---------- Data extract ----------

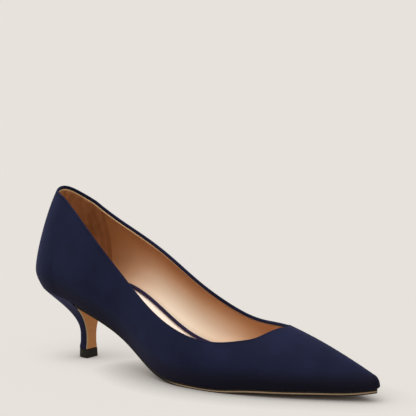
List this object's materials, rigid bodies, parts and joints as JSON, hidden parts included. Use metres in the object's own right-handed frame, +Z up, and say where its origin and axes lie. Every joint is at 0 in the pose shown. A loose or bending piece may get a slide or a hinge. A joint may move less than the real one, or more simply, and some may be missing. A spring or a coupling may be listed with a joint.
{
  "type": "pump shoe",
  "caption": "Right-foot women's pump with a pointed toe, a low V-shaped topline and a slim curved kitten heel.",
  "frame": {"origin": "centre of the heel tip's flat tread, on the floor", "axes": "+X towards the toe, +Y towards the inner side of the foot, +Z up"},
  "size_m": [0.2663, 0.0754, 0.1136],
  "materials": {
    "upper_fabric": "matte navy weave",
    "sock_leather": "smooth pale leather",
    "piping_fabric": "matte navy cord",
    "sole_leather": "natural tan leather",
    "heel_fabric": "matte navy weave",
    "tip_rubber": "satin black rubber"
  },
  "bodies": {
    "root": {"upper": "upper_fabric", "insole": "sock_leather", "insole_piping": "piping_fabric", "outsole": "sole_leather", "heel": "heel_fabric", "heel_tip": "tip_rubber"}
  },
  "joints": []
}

----------

Problem details ▸ Restate the whole listing exactly, leaving out nothing.

Solved problem ▸
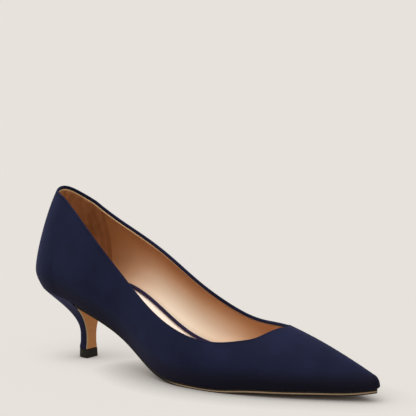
List this object's materials, rigid bodies, parts and joints as JSON, hidden parts included. Use metres in the object's own right-handed frame, +Z up, and say where its origin and axes lie. Every joint is at 0 in the pose shown. A loose or bending piece may get a slide or a hinge. A joint may move less than the real one, or more simply, and some may be missing. A spring or a coupling may be listed with a joint.
{
  "type": "pump shoe",
  "caption": "Right-foot women's pump with a pointed toe, a low V-shaped topline and a slim curved kitten heel.",
  "frame": {"origin": "centre of the heel tip's flat tread, on the floor", "axes": "+X towards the toe, +Y towards the inner side of the foot, +Z up"},
  "size_m": [0.2663, 0.0754, 0.1136],
  "materials": {
    "upper_fabric": "matte navy weave",
    "sock_leather": "smooth pale leather",
    "piping_fabric": "matte navy cord",
    "sole_leather": "natural tan leather",
    "heel_fabric": "matte navy weave",
    "tip_rubber": "satin black rubber"
  },
  "bodies": {
    "root": {"upper": "upper_fabric", "insole": "sock_leather", "insole_piping": "piping_fabric", "outsole": "sole_leather", "heel": "heel_fabric", "heel_tip": "tip_rubber"}
  },
  "joints": []
}